### TASK INSTRUCTIONS
Reproduce all records exactly.

**** GIVEN DATA

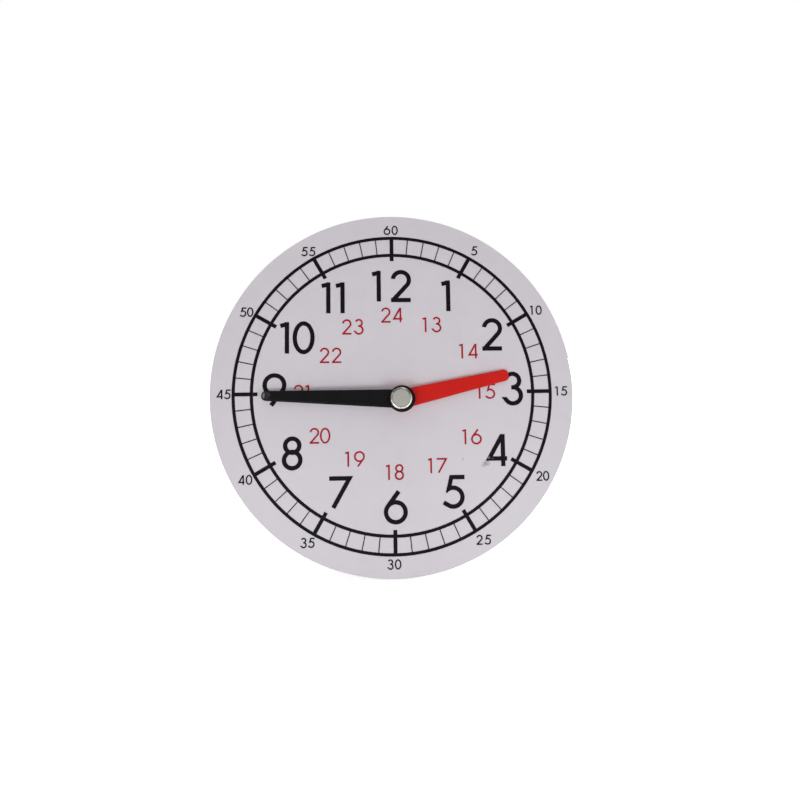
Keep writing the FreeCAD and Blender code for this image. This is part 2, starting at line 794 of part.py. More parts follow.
def draw_flatted_circle(sketch, radius, half_flats):
    """A circle with two flats square to Y, drawn as two arcs and two lines."""
    flat_end = math.asin(half_flats.value / radius.value)
    reach = radius.value * math.cos(flat_end)
    level = half_flats.value
    circle = Part.Circle(Vector(0, 0, 0), Vector(0, 0, 1), radius.value)
    sketch.addGeometry(Part.ArcOfCircle(circle, -flat_end, flat_end))
    sketch.addGeometry(Part.LineSegment(Vector(reach, level, 0), Vector(-reach, level, 0)))
    sketch.addGeometry(Part.ArcOfCircle(circle, math.pi - flat_end, math.pi + flat_end))
    sketch.addGeometry(Part.LineSegment(Vector(-reach, -level, 0), Vector(reach, -level, 0)))
    for edge in range(4):
        sketch.addConstraint(Sketcher.Constraint("Coincident", edge, 2, (edge + 1) % 4, 1))
    for arc in (0, 2):
        sketch.addConstraint(Sketcher.Constraint("Coincident", arc, 3, -1, 1))
        number = sketch.addConstraint(Sketcher.Constraint("Radius", arc, radius.value))
        sketch.setExpression(f"Constraints[{number}]", radius.text)
    for edge, place in ((1, half_flats), (3, -half_flats)):
        sketch.addConstraint(Sketcher.Constraint("Horizontal", edge))
        number = sketch.addConstraint(Sketcher.Constraint("DistanceY", -1, 1, edge, 1, place.value))
        sketch.setExpression(f"Constraints[{number}]", place.text)


def make_hour_hand():
    root_levels = (hour_boss_base, hour_boss_base + size["hour_hand_root_thickness"])
    body = make_blade("hour", root_levels, (hour_boss_base, hour_tip_top))
    round_blade(body, "hour", size["hour_tip_round"], hour_tip_top)
    add_boss(body, "hour", hour_boss_base)


def make_minute_hand():
    """Its blade slopes down from the boss, and clears the tip of the hour hand."""
    root_levels = (minute_boss_base, minute_boss_base + size["minute_hand_root_thickness"])
    tip_base = hour_tip_top + size["hand_tip_gap"]
    tip_top = tip_base + size["minute_hand_tip_thickness"]
    body = make_blade("minute", root_levels, (tip_base, tip_top))
    tip_round = size["minute_hand_tip_width"] / 2 * size["minute_tip_round_share"]
    round_blade(body, "minute", tip_round, tip_top)
    add_boss(body, "minute", minute_boss_base)
    bore_width = size["minute_pipe_diameter"] + press_gap * 2
    round_edges(
        body, "minute_boss_edge", size["minute_hand_edge_round"],
        lambda edge: lies_at(edge, minute_boss_top) and edge.BoundBox.XLength > bore_width.value + near,
    )


# Rivet and washers

def make_rivet():
    """Turned round the spindle axis, with its rear end clinched over the washer."""
    body = new_body("centre_rivet")
    profile = new_sketch(body, "rivet_profile", "XZ_Plane")
    head_radius = size["rivet_head_diameter"] / 2
    draw_polygon(profile, [
        (zero, rivet_head_top),
        (head_radius - size["rivet_head_bevel"], rivet_head_top),
        (head_radius, rivet_head_top - size["rivet_bevel_drop"]),
        (head_radius, rivet_head_base),
        (shank_radius, rivet_head_base),
        (shank_radius, rear_washer_rear),
        (size["clinch_diameter"] / 2, rear_washer_rear),
        (size["clinch_diameter"] / 2 - size["clinch_height"] / 2, clinch_rear),
        (zero, clinch_rear),
    ])
    revolve(body, "rivet_turned", profile)


def make_washers():
    ring(
        "hour_hand_washer", size["hour_washer_diameter"] / 2, hour_pipe_radius + fit_gap,
        zero, size["hour_washer_thickness"],
    )
    ring(
        "rear_washer", size["rear_washer_diameter"] / 2, shank_radius + fit_gap,
        rear_washer_rear, size["rear_washer_thickness"],
    )
    stud_washer = ring(
        "stud_washer", size["stud_washer_diameter"] / 2,
        size["intermediate_stud_diameter"] / 2 + fit_gap, stud_washer_rear, size["stud_washer_thickness"],
    )
    for part in (stud_washer.Base, stud_washer.Tool):
        part.setExpression("Placement.Base.y", (-centre_distance).text)
    body = new_body("spring_washer")
    profile = new_sketch(body, "spring_profile", "XZ_Plane")
    inner = shank_radius + fit_gap
    outer = size["spring_washer_diameter"] / 2
    thickness = size["spring_washer_thickness"]
    dish = size["spring_washer_dish"]
    draw_polygon(profile, [
        (inner, case_back - dish),
        (outer, case_back),
        (outer, case_back - thickness),
        (inner, case_back - dish - thickness),
    ])
    revolve(body, "spring_dished", profile)


# Gears, with involute teeth worked out from the module

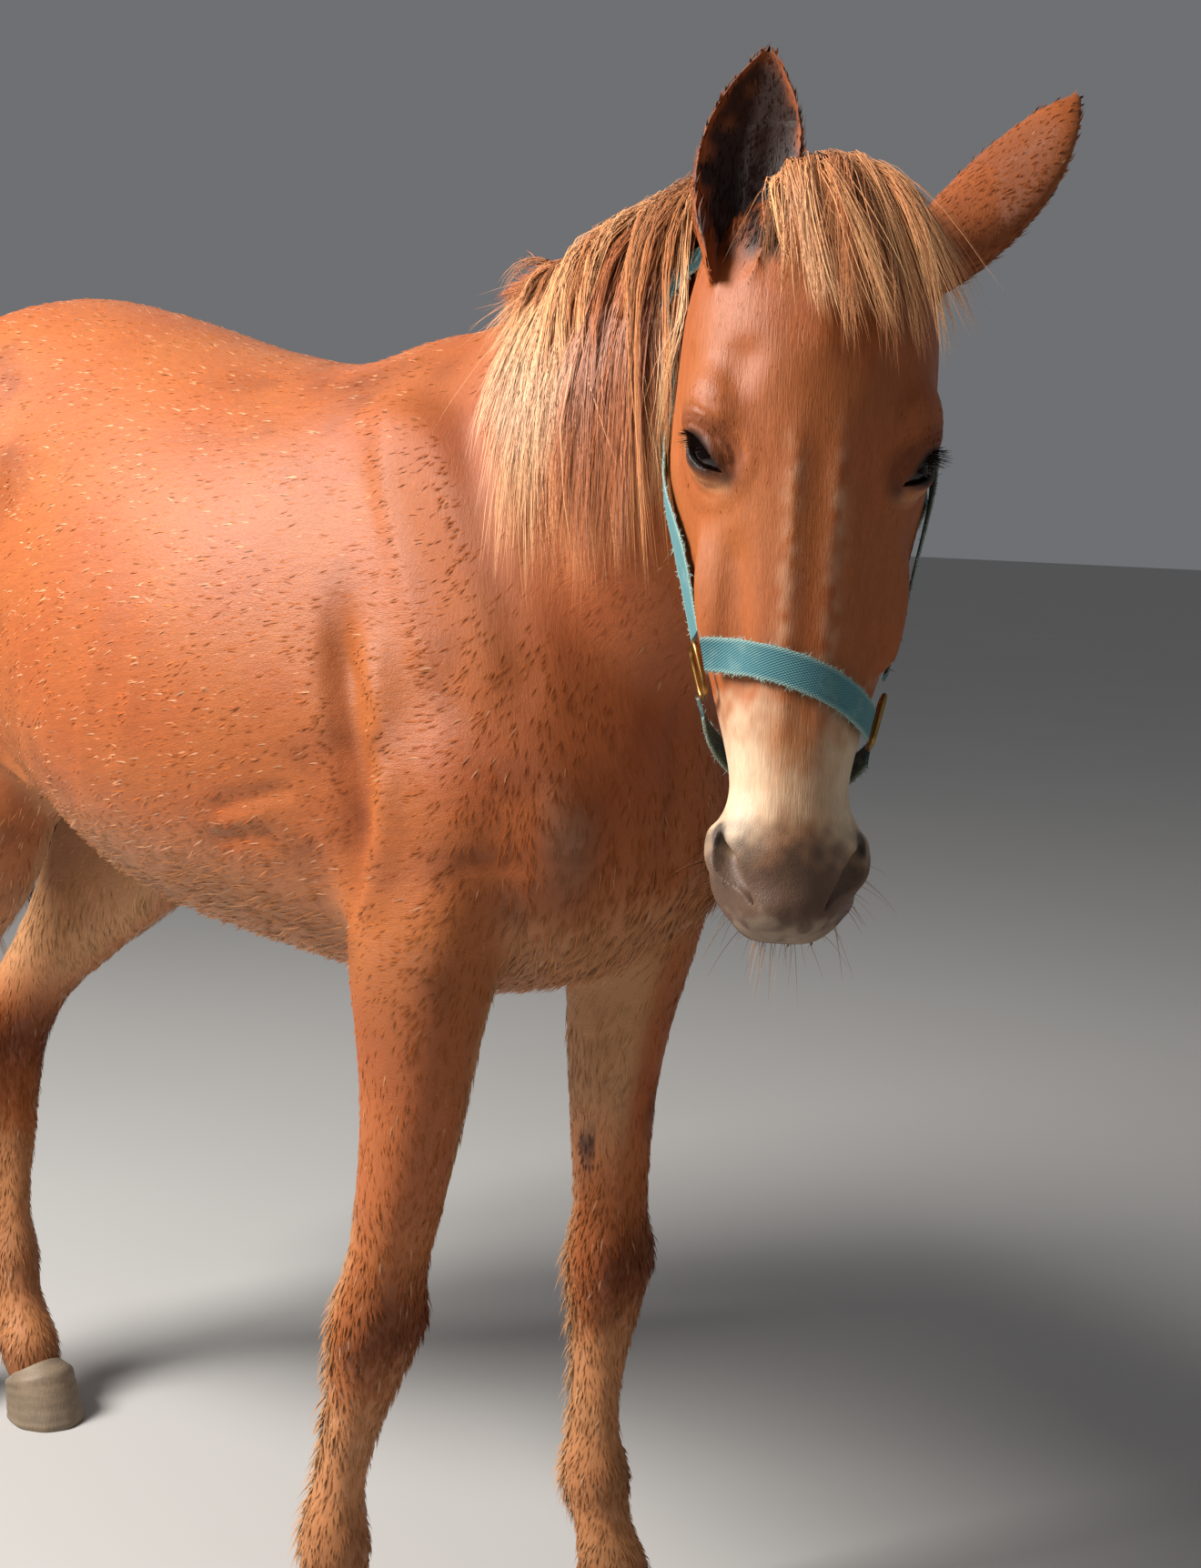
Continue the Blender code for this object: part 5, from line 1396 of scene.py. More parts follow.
def unwrapped(points):
    """Places on an unwrap of the skin: a tile each for trunk, neck, head, ears and legs, round and along."""
    uv = np.empty((len(points), 2))
    x, y, z = points.T
    down, out, left = head_coords(points).T
    head, neck, legs = head_share(points) > 0.5, neck_share(points) > 0.5, leg_share(points) > 0.5
    ear = ear_share(points)[0] > 0.5
    round_trunk = np.arctan2(y, z - 1.05) / (2 * math.pi) + 0.5
    uv[:] = tile(0, 0.55, 0.5, 0.45, (x - TRUNK_REAR + 0.1) / (TRUNK_LENGTH + 0.3), round_trunk)
    start, end = np.array(NECK[0][0]), np.array(NECK[-1][0])
    along = (points - start) @ (end - start) / ((end - start) @ (end - start))
    off = points - start - along[:, None] * (end - start)
    uv_neck = tile(
        0.5, 0.78, 0.5, 0.22, (along + 0.3) / 1.6, np.arctan2(off[:, 1], off[:, 2]) / (2 * math.pi) + 0.5
    )
    uv_head = tile(0.5, 0.5, 0.5, 0.27, down / 0.66, np.arctan2(left, out + 0.03) / (2 * math.pi) + 0.5)
    uv[neck] = uv_neck[neck]
    uv[head] = uv_head[head]
    for i, name in enumerate(EARS):
        root, tip, opening = ear_axis(name)
        ahead = tip - root
        level = (points - root) @ ahead / (ahead @ ahead)
        off = points - root - level[:, None] * ahead
        side = np.cross(unit(ahead), unit(opening))
        here = ear & (np.linalg.norm(points - (root + tip) / 2, axis=1) < 0.15)
        around = np.arctan2(off @ side, off @ unit(opening)) / (2 * math.pi) + 0.5
        uv[here] = tile(0.5 * i, 0.42, 0.5, 0.08, level, around)[here]
    for i, name in enumerate(LEGS):
        fore = name.startswith("fore")
        side = -1 if name.endswith("right") else 1
        here = legs & ((x > 0) == fore) & ((y - (0.0 if fore else 0.045)) * side > 0)
        middle = leg_axis(name, np.clip(z, 0.036, 0.90))
        around = np.arctan2(y - middle[:, 1], x - middle[:, 0]) / (2 * math.pi) + 0.5
        uv[here] = tile(0.25 * i, 0.0, 0.25, 0.40, around, z / 0.86)[here]
    return uv


def tile(left, low, width, height, across, up):
    """Shares across and up a rectangle of the unwrap, kept a little inside it."""
    across, up = np.clip(across, 0, 1), np.clip(up, 0, 1)
    return np.stack([left + width * (0.02 + 0.95 * across), low + height * (0.02 + 0.95 * up)], -1)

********

### TASK RESULT
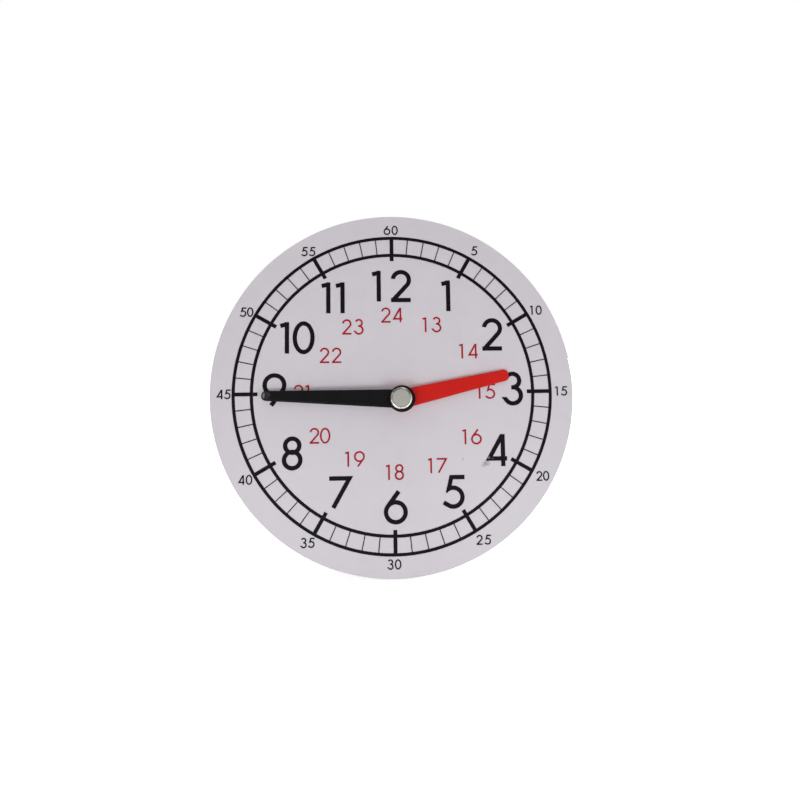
Keep writing the FreeCAD and Blender code for this image. This is part 2, starting at line 794 of part.py. More parts follow.
def draw_flatted_circle(sketch, radius, half_flats):
    """A circle with two flats square to Y, drawn as two arcs and two lines."""
    flat_end = math.asin(half_flats.value / radius.value)
    reach = radius.value * math.cos(flat_end)
    level = half_flats.value
    circle = Part.Circle(Vector(0, 0, 0), Vector(0, 0, 1), radius.value)
    sketch.addGeometry(Part.ArcOfCircle(circle, -flat_end, flat_end))
    sketch.addGeometry(Part.LineSegment(Vector(reach, level, 0), Vector(-reach, level, 0)))
    sketch.addGeometry(Part.ArcOfCircle(circle, math.pi - flat_end, math.pi + flat_end))
    sketch.addGeometry(Part.LineSegment(Vector(-reach, -level, 0), Vector(reach, -level, 0)))
    for edge in range(4):
        sketch.addConstraint(Sketcher.Constraint("Coincident", edge, 2, (edge + 1) % 4, 1))
    for arc in (0, 2):
        sketch.addConstraint(Sketcher.Constraint("Coincident", arc, 3, -1, 1))
        number = sketch.addConstraint(Sketcher.Constraint("Radius", arc, radius.value))
        sketch.setExpression(f"Constraints[{number}]", radius.text)
    for edge, place in ((1, half_flats), (3, -half_flats)):
        sketch.addConstraint(Sketcher.Constraint("Horizontal", edge))
        number = sketch.addConstraint(Sketcher.Constraint("DistanceY", -1, 1, edge, 1, place.value))
        sketch.setExpression(f"Constraints[{number}]", place.text)


def make_hour_hand():
    root_levels = (hour_boss_base, hour_boss_base + size["hour_hand_root_thickness"])
    body = make_blade("hour", root_levels, (hour_boss_base, hour_tip_top))
    round_blade(body, "hour", size["hour_tip_round"], hour_tip_top)
    add_boss(body, "hour", hour_boss_base)


def make_minute_hand():
    """Its blade slopes down from the boss, and clears the tip of the hour hand."""
    root_levels = (minute_boss_base, minute_boss_base + size["minute_hand_root_thickness"])
    tip_base = hour_tip_top + size["hand_tip_gap"]
    tip_top = tip_base + size["minute_hand_tip_thickness"]
    body = make_blade("minute", root_levels, (tip_base, tip_top))
    tip_round = size["minute_hand_tip_width"] / 2 * size["minute_tip_round_share"]
    round_blade(body, "minute", tip_round, tip_top)
    add_boss(body, "minute", minute_boss_base)
    bore_width = size["minute_pipe_diameter"] + press_gap * 2
    round_edges(
        body, "minute_boss_edge", size["minute_hand_edge_round"],
        lambda edge: lies_at(edge, minute_boss_top) and edge.BoundBox.XLength > bore_width.value + near,
    )


# Rivet and washers

def make_rivet():
    """Turned round the spindle axis, with its rear end clinched over the washer."""
    body = new_body("centre_rivet")
    profile = new_sketch(body, "rivet_profile", "XZ_Plane")
    head_radius = size["rivet_head_diameter"] / 2
    draw_polygon(profile, [
        (zero, rivet_head_top),
        (head_radius - size["rivet_head_bevel"], rivet_head_top),
        (head_radius, rivet_head_top - size["rivet_bevel_drop"]),
        (head_radius, rivet_head_base),
        (shank_radius, rivet_head_base),
        (shank_radius, rear_washer_rear),
        (size["clinch_diameter"] / 2, rear_washer_rear),
        (size["clinch_diameter"] / 2 - size["clinch_height"] / 2, clinch_rear),
        (zero, clinch_rear),
    ])
    revolve(body, "rivet_turned", profile)


def make_washers():
    ring(
        "hour_hand_washer", size["hour_washer_diameter"] / 2, hour_pipe_radius + fit_gap,
        zero, size["hour_washer_thickness"],
    )
    ring(
        "rear_washer", size["rear_washer_diameter"] / 2, shank_radius + fit_gap,
        rear_washer_rear, size["rear_washer_thickness"],
    )
    stud_washer = ring(
        "stud_washer", size["stud_washer_diameter"] / 2,
        size["intermediate_stud_diameter"] / 2 + fit_gap, stud_washer_rear, size["stud_washer_thickness"],
    )
    for part in (stud_washer.Base, stud_washer.Tool):
        part.setExpression("Placement.Base.y", (-centre_distance).text)
    body = new_body("spring_washer")
    profile = new_sketch(body, "spring_profile", "XZ_Plane")
    inner = shank_radius + fit_gap
    outer = size["spring_washer_diameter"] / 2
    thickness = size["spring_washer_thickness"]
    dish = size["spring_washer_dish"]
    draw_polygon(profile, [
        (inner, case_back - dish),
        (outer, case_back),
        (outer, case_back - thickness),
        (inner, case_back - dish - thickness),
    ])
    revolve(body, "spring_dished", profile)


# Gears, with involute teeth worked out from the module

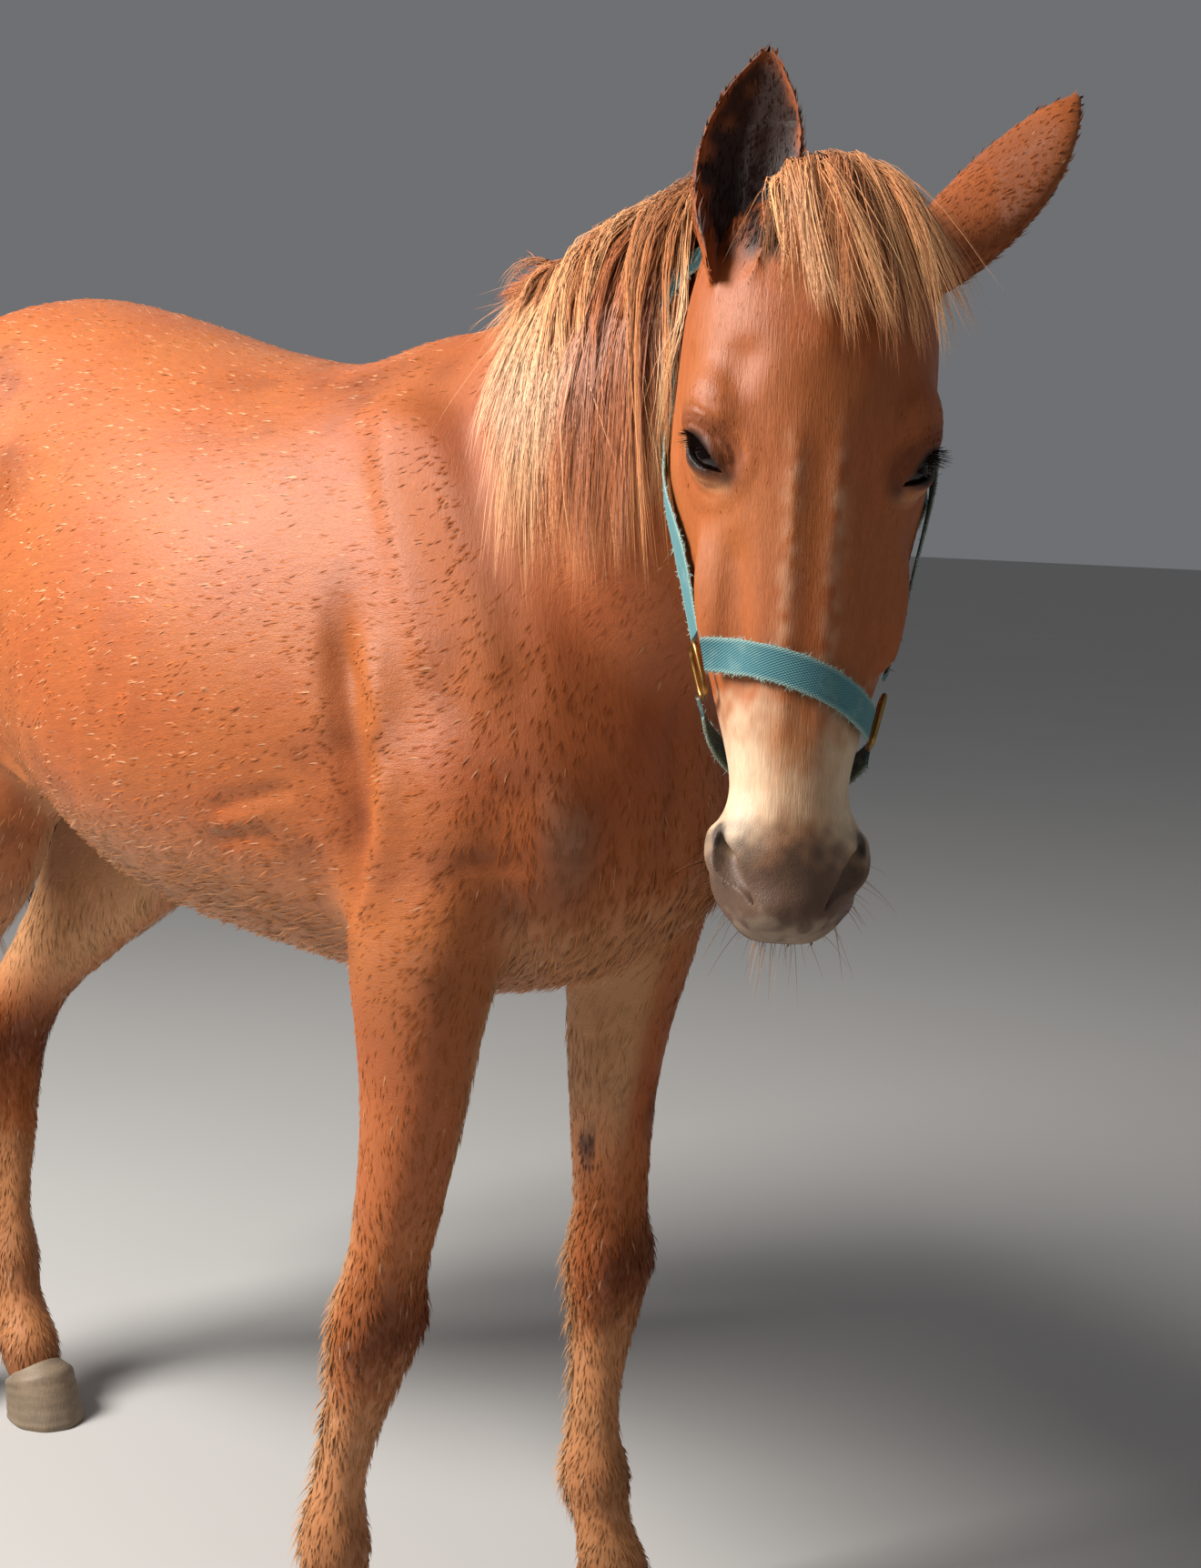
Continue the Blender code for this object: part 5, from line 1396 of scene.py. More parts follow.
def unwrapped(points):
    """Places on an unwrap of the skin: a tile each for trunk, neck, head, ears and legs, round and along."""
    uv = np.empty((len(points), 2))
    x, y, z = points.T
    down, out, left = head_coords(points).T
    head, neck, legs = head_share(points) > 0.5, neck_share(points) > 0.5, leg_share(points) > 0.5
    ear = ear_share(points)[0] > 0.5
    round_trunk = np.arctan2(y, z - 1.05) / (2 * math.pi) + 0.5
    uv[:] = tile(0, 0.55, 0.5, 0.45, (x - TRUNK_REAR + 0.1) / (TRUNK_LENGTH + 0.3), round_trunk)
    start, end = np.array(NECK[0][0]), np.array(NECK[-1][0])
    along = (points - start) @ (end - start) / ((end - start) @ (end - start))
    off = points - start - along[:, None] * (end - start)
    uv_neck = tile(
        0.5, 0.78, 0.5, 0.22, (along + 0.3) / 1.6, np.arctan2(off[:, 1], off[:, 2]) / (2 * math.pi) + 0.5
    )
    uv_head = tile(0.5, 0.5, 0.5, 0.27, down / 0.66, np.arctan2(left, out + 0.03) / (2 * math.pi) + 0.5)
    uv[neck] = uv_neck[neck]
    uv[head] = uv_head[head]
    for i, name in enumerate(EARS):
        root, tip, opening = ear_axis(name)
        ahead = tip - root
        level = (points - root) @ ahead / (ahead @ ahead)
        off = points - root - level[:, None] * ahead
        side = np.cross(unit(ahead), unit(opening))
        here = ear & (np.linalg.norm(points - (root + tip) / 2, axis=1) < 0.15)
        around = np.arctan2(off @ side, off @ unit(opening)) / (2 * math.pi) + 0.5
        uv[here] = tile(0.5 * i, 0.42, 0.5, 0.08, level, around)[here]
    for i, name in enumerate(LEGS):
        fore = name.startswith("fore")
        side = -1 if name.endswith("right") else 1
        here = legs & ((x > 0) == fore) & ((y - (0.0 if fore else 0.045)) * side > 0)
        middle = leg_axis(name, np.clip(z, 0.036, 0.90))
        around = np.arctan2(y - middle[:, 1], x - middle[:, 0]) / (2 * math.pi) + 0.5
        uv[here] = tile(0.25 * i, 0.0, 0.25, 0.40, around, z / 0.86)[here]
    return uv


def tile(left, low, width, height, across, up):
    """Shares across and up a rectangle of the unwrap, kept a little inside it."""
    across, up = np.clip(across, 0, 1), np.clip(up, 0, 1)
    return np.stack([left + width * (0.02 + 0.95 * across), low + height * (0.02 + 0.95 * up)], -1)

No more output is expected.